= Set problem =
Each entry in the listing below should be restated word for word.
++++ Data excerpts ++++
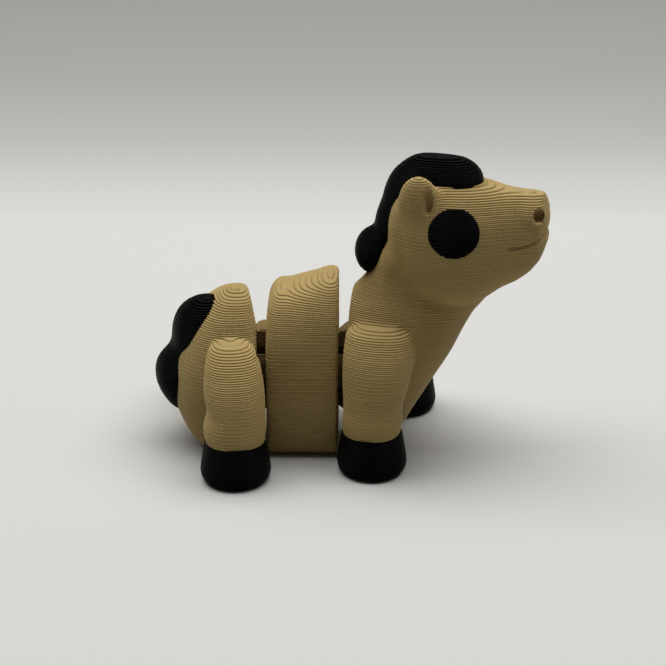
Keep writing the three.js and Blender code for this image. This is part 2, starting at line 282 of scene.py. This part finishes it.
def middle_form(room):
    half = MIDDLE_HALF
    barrel = lying(
        room,
        [
            (-half - 0.1, 6, 5.6, 6.5, 5.15),
            (-half + 0.4, 6, 6.5, 6.5, 5.25),
            (-1.0, 6, 7.0, 6.5, 5.3),
            (1.0, 6, 7.6, 6.5, 5.3),
            (half - 0.6, 6, 7.95, 6.5, 5.3),
            (half + 0.1, 6, 7.8, 6.5, 5.25),
        ],
        3.0,
        4.5,
    )
    barrel = trim(barrel, np.abs(room.x) - half, 0.35)
    barrel = np.maximum(barrel, -room.z)
    rear_link, front_link = Shifted(room, -HALF_LINKS), Shifted(room, HALF_LINKS)
    pockets = np.minimum(ring_room(rear_link), lug_room(front_link))
    return np.maximum(barrel, -pockets)


def head_form(room):
    """The head without its ears, whose lower edge is the jaw."""
    return lying(
        room,
        [
            (3.3, 18.5, 0.6, 0.6, 0.6),
            (4.0, 18.5, 2.3, 2.8, 2.6),
            (5.4, 18.4, 3.6, 4.6, 3.9),
            (7.8, 18.2, 4.4, 5.5, 4.5),
            (9.5, 18.2, 4.2, 5.6, 4.6),
            (11.1, 18.3, 3.85, 5.1, 4.1),
            (12.5, 18.5, 3.35, 4.3, 3.3),
            (13.9, 18.7, 3.05, 3.7, 2.6),
            (14.9, 18.9, 2.8, 2.95, 2.15),
            (15.5, 19.0, 2.35, 2.0, 1.65),
            (15.8, 19.0, 1.2, 0.9, 0.8),
        ],
        2.2,
        2.8,
    )


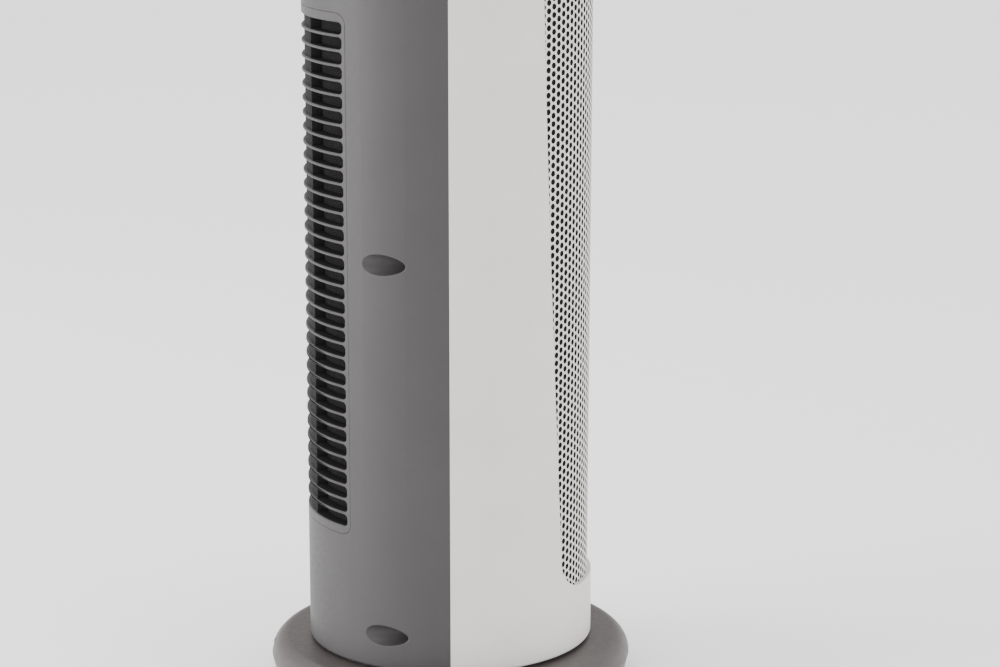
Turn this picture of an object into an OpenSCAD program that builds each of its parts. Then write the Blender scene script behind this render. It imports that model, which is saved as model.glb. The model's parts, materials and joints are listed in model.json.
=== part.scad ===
// Tower fan on a round base. The tower turns on the base and draws air in through the
// louvres at the back (-X) and blows it out through the curved screen at the front (+X).
// Z is up, and the origin is under the middle of the base, on the axis the tower turns on.

/* [Tower] */
// Outer radius of the tower
tower_r = 70; // [64:1:84]
// Wall of the front and rear shells
shell_t = 2.8; // [2.8:0.1:3.4]
// Height of the shells' lower edge above the floor
shell_z = 24.2; // [23.8:0.1:26]
// Height of the shells
shell_h = 411.8; // [400:1:500]
// Height of the top cap above the shells
cap_h = 14; // [12:0.5:18]

/* [Base] */
// Outer radius of the base
base_r = 89.2; // [86:0.2:108]
// Height of the base's top face at the tower
base_top = 22.8; // [22:0.1:23.5]
// Wall of the base cover
base_t = 2.4; // [2:0.1:3]
// Height of the rubber feet below the base cover
foot_gap = 1.5; // [1:0.1:3]
// Radius of a rubber foot
foot_r = 8; // [5:0.5:10]

/* [Rear louvres] */
// Number of open slots
slot_n = 35; // [10:1:37]
// Distance from one rib to the next
slot_pitch = 6.94; // [6:0.02:7.2]
// Thickness of a rib
rib_t = 1.3; // [1:0.1:2]
// Height of the lowest rib
slot_z = 91; // [88:0.5:95]
// Half width of the slotted field
slot_half_w = 49.5; // [40:0.5:50]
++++
= Task result =
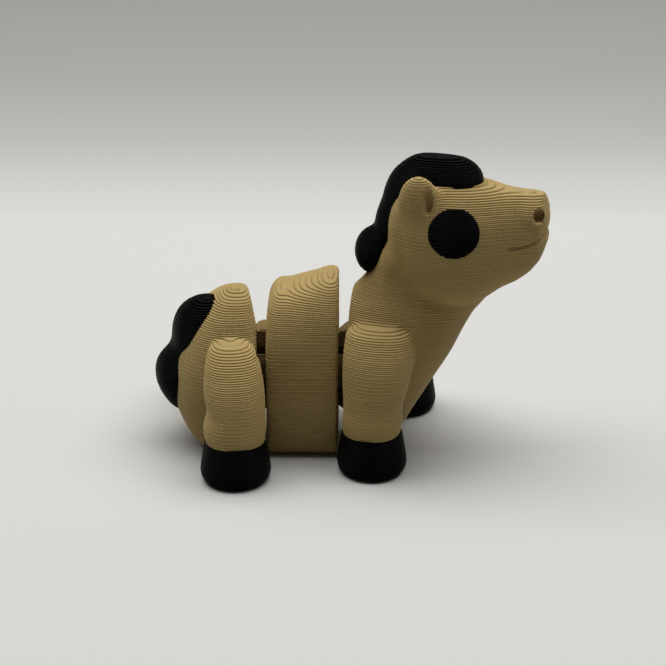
Keep writing the three.js and Blender code for this image. This is part 2, starting at line 282 of scene.py. This part finishes it.
def middle_form(room):
    half = MIDDLE_HALF
    barrel = lying(
        room,
        [
            (-half - 0.1, 6, 5.6, 6.5, 5.15),
            (-half + 0.4, 6, 6.5, 6.5, 5.25),
            (-1.0, 6, 7.0, 6.5, 5.3),
            (1.0, 6, 7.6, 6.5, 5.3),
            (half - 0.6, 6, 7.95, 6.5, 5.3),
            (half + 0.1, 6, 7.8, 6.5, 5.25),
        ],
        3.0,
        4.5,
    )
    barrel = trim(barrel, np.abs(room.x) - half, 0.35)
    barrel = np.maximum(barrel, -room.z)
    rear_link, front_link = Shifted(room, -HALF_LINKS), Shifted(room, HALF_LINKS)
    pockets = np.minimum(ring_room(rear_link), lug_room(front_link))
    return np.maximum(barrel, -pockets)


def head_form(room):
    """The head without its ears, whose lower edge is the jaw."""
    return lying(
        room,
        [
            (3.3, 18.5, 0.6, 0.6, 0.6),
            (4.0, 18.5, 2.3, 2.8, 2.6),
            (5.4, 18.4, 3.6, 4.6, 3.9),
            (7.8, 18.2, 4.4, 5.5, 4.5),
            (9.5, 18.2, 4.2, 5.6, 4.6),
            (11.1, 18.3, 3.85, 5.1, 4.1),
            (12.5, 18.5, 3.35, 4.3, 3.3),
            (13.9, 18.7, 3.05, 3.7, 2.6),
            (14.9, 18.9, 2.8, 2.95, 2.15),
            (15.5, 19.0, 2.35, 2.0, 1.65),
            (15.8, 19.0, 1.2, 0.9, 0.8),
        ],
        2.2,
        2.8,
    )


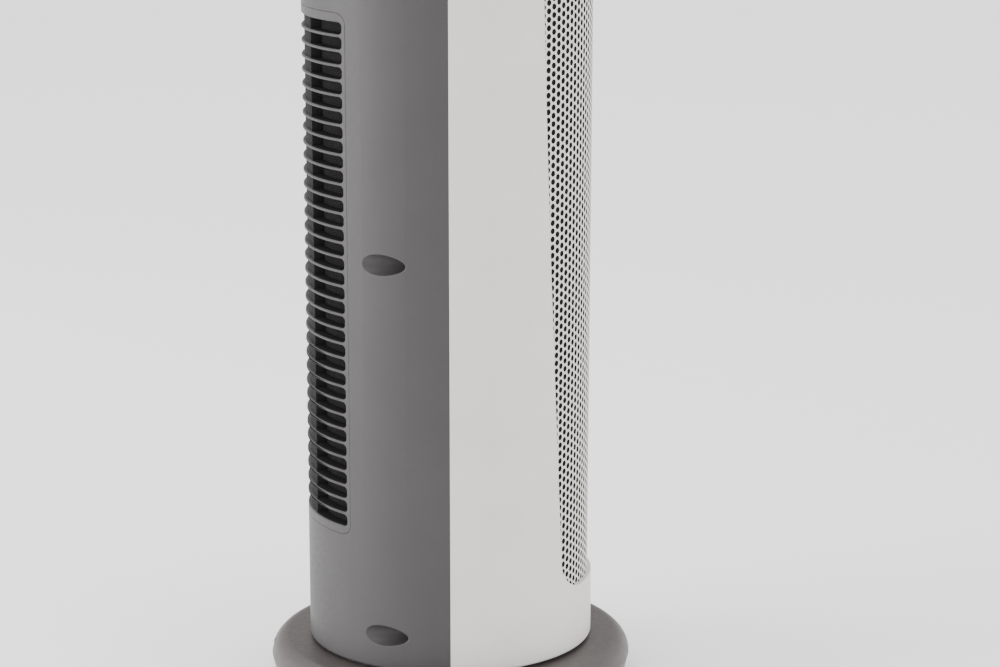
Turn this picture of an object into an OpenSCAD program that builds each of its parts. Then write the Blender scene script behind this render. It imports that model, which is saved as model.glb. The model's parts, materials and joints are listed in model.json.
=== part.scad ===
// Tower fan on a round base. The tower turns on the base and draws air in through the
// louvres at the back (-X) and blows it out through the curved screen at the front (+X).
// Z is up, and the origin is under the middle of the base, on the axis the tower turns on.

/* [Tower] */
// Outer radius of the tower
tower_r = 70; // [64:1:84]
// Wall of the front and rear shells
shell_t = 2.8; // [2.8:0.1:3.4]
// Height of the shells' lower edge above the floor
shell_z = 24.2; // [23.8:0.1:26]
// Height of the shells
shell_h = 411.8; // [400:1:500]
// Height of the top cap above the shells
cap_h = 14; // [12:0.5:18]

/* [Base] */
// Outer radius of the base
base_r = 89.2; // [86:0.2:108]
// Height of the base's top face at the tower
base_top = 22.8; // [22:0.1:23.5]
// Wall of the base cover
base_t = 2.4; // [2:0.1:3]
// Height of the rubber feet below the base cover
foot_gap = 1.5; // [1:0.1:3]
// Radius of a rubber foot
foot_r = 8; // [5:0.5:10]

/* [Rear louvres] */
// Number of open slots
slot_n = 35; // [10:1:37]
// Distance from one rib to the next
slot_pitch = 6.94; // [6:0.02:7.2]
// Thickness of a rib
rib_t = 1.3; // [1:0.1:2]
// Height of the lowest rib
slot_z = 91; // [88:0.5:95]
// Half width of the slotted field
slot_half_w = 49.5; // [40:0.5:50]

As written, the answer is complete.